Tolstoy's state of mind during the latter part of this year is indicated by his letters. To his brother Sergius he wrote on 20th July:

I think I already wrote you that I have sent in my resignation. God knows, however, on account of the war with Turkey, whether it will be accepted, or when. This disturbs me very much, for I have now grown so accustomed to happy thoughts of soon settling down in the country, that to return to Starogládovsk and again wait unendingly—as I have to wait for everything connected with my service—will be very unpleasant.

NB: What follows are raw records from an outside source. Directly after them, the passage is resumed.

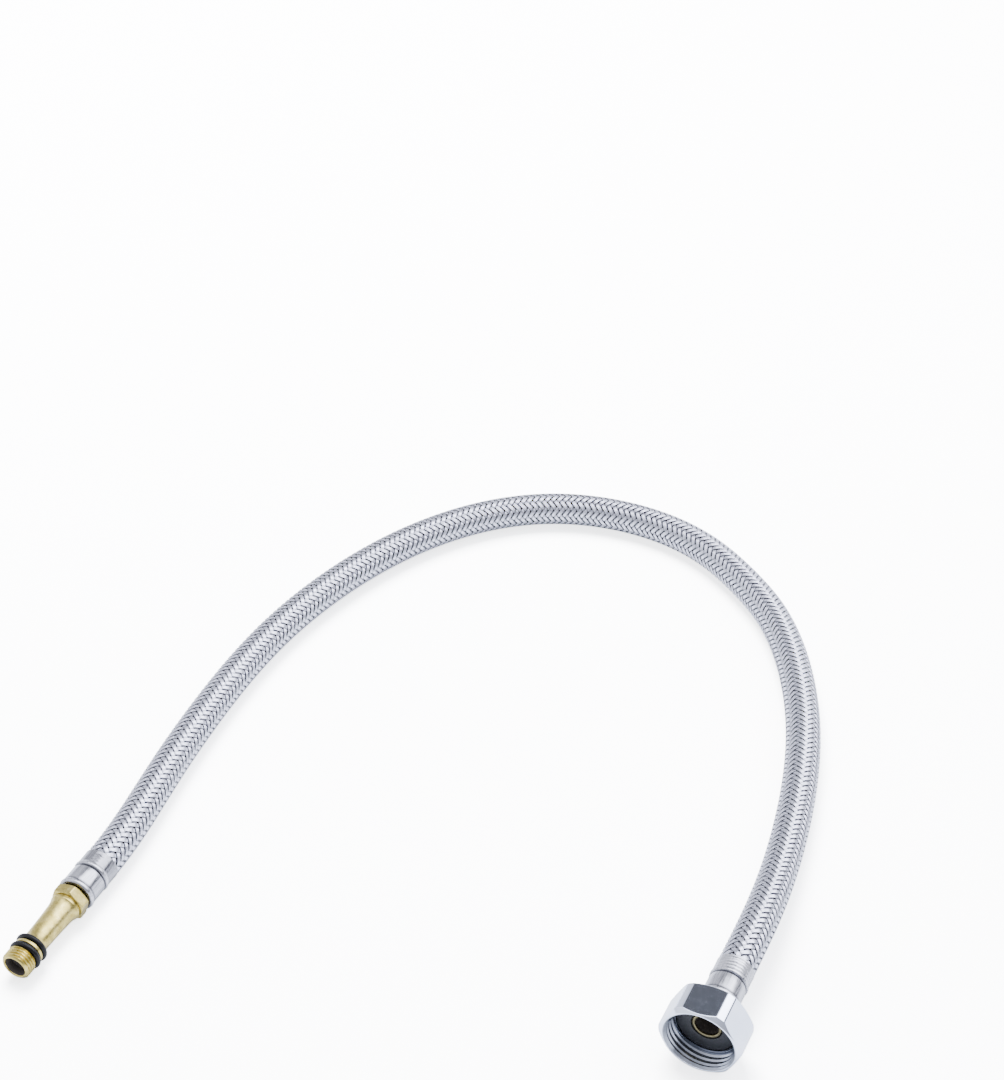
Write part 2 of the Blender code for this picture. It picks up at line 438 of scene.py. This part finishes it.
def smooth_line(points, spacing):
    """Evenly spaced points on a smooth curve through points, straight on along Y at both ends."""
    points = np.array(points)
    steps = np.linalg.norm(np.diff(points, axis=0), axis=1)
    knots = np.concatenate([[0.0], np.cumsum(steps)])
    last = len(points) - 1
    system = np.zeros((last + 1, last + 1))
    target = np.zeros_like(points)
    system[0, 0] = 1.0
    target[0] = (0.0, 1.0, 0.0)
    system[last, last] = 1.0
    target[last] = (0.0, -1.0, 0.0)
    for i in range(1, last):
        before = steps[i - 1]
        after = steps[i]
        system[i, i - 1 : i + 2] = (after, 2 * (before + after), before)
        slope_before = (points[i] - points[i - 1]) / before
        slope_after = (points[i + 1] - points[i]) / after
        target[i] = 3 * (after * slope_before + before * slope_after)
    slopes = np.linalg.solve(system, target)
    count = round(knots[-1] / spacing)
    line = []
    for place in np.linspace(0.0, knots[-1], count + 1):
        i = min(int(np.searchsorted(knots, place, side="right")) - 1, last - 1)
        length = steps[i]
        part = (place - knots[i]) / length
        line.append(
            (1 + 2 * part) * (1 - part) ** 2 * points[i]
            + part * (1 - part) ** 2 * length * slopes[i]
            + part**2 * (3 - 2 * part) * points[i + 1]
            + part**2 * (part - 1) * length * slopes[i + 1]
        )
    return np.array(line)


class Hose:
    """The middle line with a cross-section carried along it without twisting."""

    def __init__(self, line):
        tucked = 2 * TUCK * MM
        self.line = np.vstack([line[0] - (0, tucked, 0), line, line[-1] - (0, tucked, 0)])
        steps = np.linalg.norm(np.diff(self.line, axis=0), axis=1)
        self.at = np.concatenate([[0.0], np.cumsum(steps)]) - tucked
        self.length = self.at[-2]
        ahead = np.gradient(self.line, self.at, axis=0)
        ahead /= np.linalg.norm(ahead, axis=1)[:, None]
        side = np.array((1.0, 0.0, 0.0))
        sides = []
        for direction in ahead:
            side = side - direction * side.dot(direction)
            side /= np.linalg.norm(side)
            sides.append(side)
        self.side = np.array(sides)
        self.up = np.cross(ahead, self.side)

    def point(self, distance, angle, radius):
        """Points on the hose: all three are arrays of one shape, in metres and radians."""

        def carried(values):
            return np.stack([np.interp(distance, self.at, values[:, k]) for k in range(3)], axis=-1)

        outward = np.cos(angle)[..., None] * carried(self.side)
        outward = outward + np.sin(angle)[..., None] * carried(self.up)
        return carried(self.line) + radius[..., None] * outward


def core_tube(hose, finish):
    """The dark rubber tube seen between the wires."""
    count = round(hose.length / (CORE_SPACING * MM))
    distance, angle = np.meshgrid(
        np.linspace(-TUCK * MM, hose.length + TUCK * MM, count), even_angles(32), indexing="ij"
    )
    radius = np.full(distance.shape, CORE_RADIUS * MM)
    return grid_mesh("hose_core", hose.point(distance, angle, radius), finish)


def carriers(name, hose, hand, members, finish):
    """Flat bundles of wires wound one way round the hose, over two and under two of the others.

    Each crossing has whole-number coordinates (own bundle, other bundle) on the unrolled hose.
    """
    spacing = 2 * CARRIERS
    tuck = TUCK * spacing / BRAID_LEAD
    total = hose.length / MM * spacing / BRAID_LEAD
    first, last = (-tuck, total + tuck) if hand > 0 else (-total - tuck, tuck)
    crossing = np.arange(math.floor(first), math.ceil(last) + 1)
    steps = np.stack([crossing - 0.3, crossing + 0.3], axis=1).ravel()
    whole = np.repeat(crossing, 2)
    wire = np.add.outer(np.arange(WIRES), (0.0, 0.26, 0.74)).ravel()
    across = np.append(wire, WIRES) * 2 / WIRES - 1
    ripple = np.where(np.arange(3 * WIRES + 1) % 3 == 0, 0.0, WIRE_RISE)
    ripple[[0, -1]] -= EDGE_DROP
    off_middle = np.abs(across)
    edge_shade = np.where(off_middle > 0.95, 1.0, np.where(off_middle > 0.8, 0.6, 0.0))
    points = []
    faces = []
    painted_shades = []
    for own in members:
        over = (2 * own + whole) % 4 < 2
        rise = np.where(over, WEAVE_RISE, -WEAVE_RISE) * hand
        other = own + steps
        mine = own + CARRIER_HALF_WIDTH * across
        a, b = np.meshgrid(mine, other)
        angle = 2 * np.pi * (a + b) / spacing
        distance = hand * BRAID_LEAD * (b - a) / spacing
        nearest_end = np.minimum(distance, hose.length / MM - distance)
        squeeze = END_SQUEEZE * np.clip((1.0 - nearest_end) / 1.2, 0.0, 1.0)
        radius = BRAID_MIDDLE + rise[:, None] + ripple[None, :] - squeeze
        rows, columns = a.shape
        start = sum(len(block) for block in points)
        points.append(hose.point(distance * MM, angle, radius * MM).reshape(-1, 3))
        # Painted shade: nearly black where a bundle dips under the others, and darker towards each
        # bundle's edges at the gaps between bundles.
        under = np.where(rise > 0, 0.0, UNDER_SHADE)
        painted_shades.append(np.maximum(under[:, None], edge_shade[None, :]).ravel())
        i, j = np.meshgrid(np.arange(rows - 1), np.arange(columns - 1), indexing="ij")
        corner = start + i * columns + j
        quads = [corner, corner + 1, corner + columns + 1, corner + columns]
        faces.append(np.stack(quads[::hand], axis=-1).reshape(-1, 4))
    made = quad_mesh(name, np.vstack(points), np.vstack(faces), finish)
    paint_shade_attribute(made, np.concatenate(painted_shades))
    return made


# ---------------------------------------------------------------- fittings


def crimp_flats(depth, count, turn):
    """Flats left round a sleeve by the crimping jaws."""

    def shrink(angles):
        off = (np.degrees(angles) - turn) % (360.0 / count) - 180.0 / count
        return depth * (1 - np.abs(off) * count / 180.0)

    return shrink


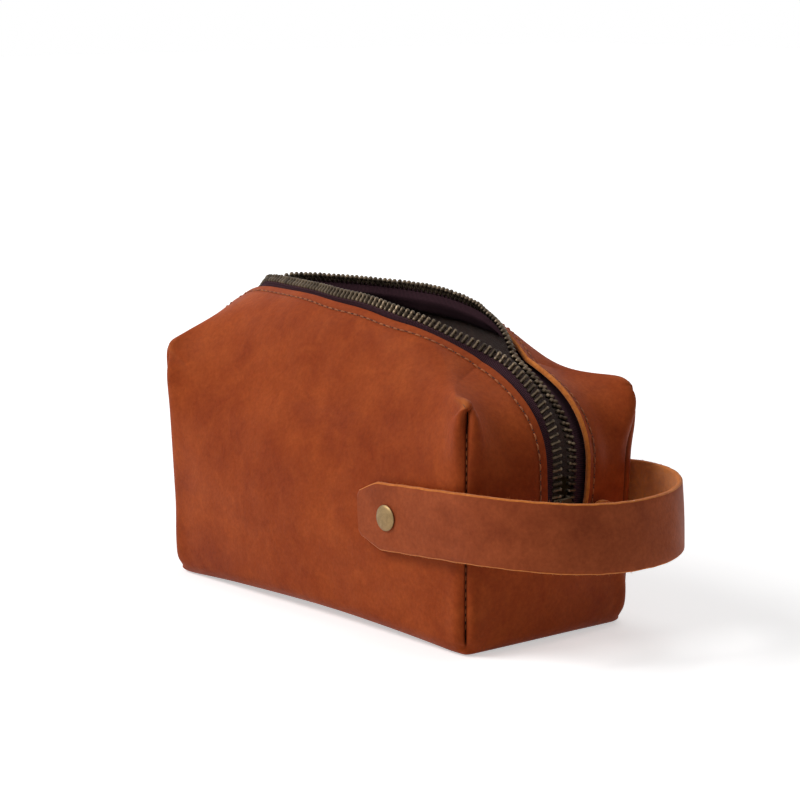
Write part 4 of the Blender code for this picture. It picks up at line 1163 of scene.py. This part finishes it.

Again, in December, he writes from Starogládovsk:

Please write about my papers quickly. This is necessary. 'When shall I come home?' God only knows. For nearly a year I have been thinking only of how to sheath my sword, but still cannot manage it. And as I must fight somewhere, I think it will be pleasanter to do so in Turkey than here, and I have therefore applied to Prince Serge Dmítrievitch [Gortchakóf] about it, and he writes me that he has written to his brother, but what the result will be, I do not know.

It will be remembered that Tolstoy's paternal grandmother was a Gortchakóf. Through her he was nearly related to Prince S. D. Gortchakóf and to his brother, Prince Michael Dmítrievitch Gortchakóf, who had been a friend of his father's in the war of 1812, and was now in command of the Russian army on the Danube.